I haven't watched much of DS9. I see Burnham's crimes as what they are without comparison.
And without context, apparently. There's quite a bit of nuance to Burnham's actions and the circumstances that led up to them. In all fairness, we can neither wholly condone or excuse the former,
nor can we entirely condemn or blame her for them in light of the latter, nor place sole responsibility on her in creating those. She is neither a hapless innocent victim of random chance,
nor is she some malevolent irredeemable who deserves to be locked up for the rest of her life.
Burnham did draw first blood. But only after Rejac attacked her first. But only after she trespassed on their ship. But only after
they trespassed in Federation territory and tampered with Federation property.
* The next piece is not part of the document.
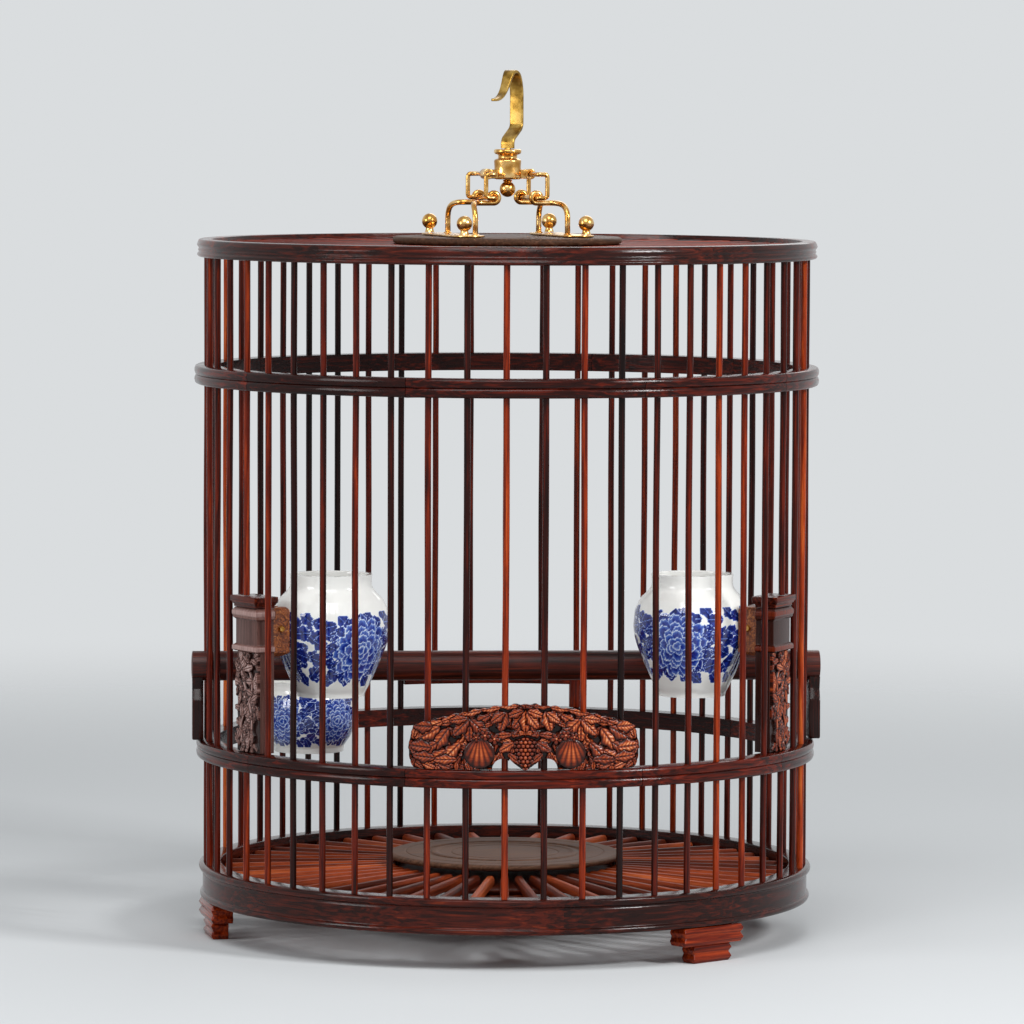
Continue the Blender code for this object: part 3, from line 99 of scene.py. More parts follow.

They were looking for a fight. Burnham wanted to give them one. Would it have put a stop to everything right then and there, or would it only have proved T'Kuvma's point and put the lie to Federation claims of coming in peace and never firing first? Would the war never have started, or would it merely have started somewhat differently? Would this have been a better outcome, or a worse one?
Burnham assaulted her captain and disobeyed her orders, but she believed in doing so that she was saving Georgiou's life and everyone else's. She insisted she was acting logically, but she was clearly emotional. She made a deliberate decision that she thought was rational, but her thinking was clouded by injury and illness of both body and mind. She claimed she was only responding to the situation at hand, yet she was experiencing flashbacks of past trauma. She had also suffered a concussion, and radiation poisoning that started her very DNA unspooling like noodles. Yet she did seem to have received further treatment for at least the latter before her mutiny.
Burnham's plan was specifically to take T'Kuvma alive, and she emphasized the importance of this, yet she ended up intentionally killing him. But only because he was in the act of killing Georgiou. But Georgiou was already dead when she pulled the trigger. But she
couldn't see that from where she was standing, and Saru hadn't confirmed it to her yet, so for all she knew
in the moment she fired, Georgiou could still be saved and needed saving. Deadly force met with deadly force, in defense of another. But she had previously expressed some degree of prejudice against Klingons as well. Yet this prejudice was proven to be not entirely unjustified.
She considered herself guilty and offered no defense. Yet there were clearly mitigating factors. She was duly convicted, but her sentence was absurdly harsh to the point of injustice. She fully accepted and intended to serve out that sentence, but Lorca forced her to serve on
Discovery. Irrespective of whether it was
truly his only motivation or not, was he not right that allowing her the indulgence of safely wallowing in self-pity and recrimination while the war she failed to prevent raged on—instead of making use of her talents to aid in
resolving it—would be nothing but a further waste? Could any punishment equal the loss and guilt she has already experienced? Is punishment even what
true justice really calls for?
This is about as far from black and white, cut and dried, good versus evil, as one can get. And it's so much the better for it.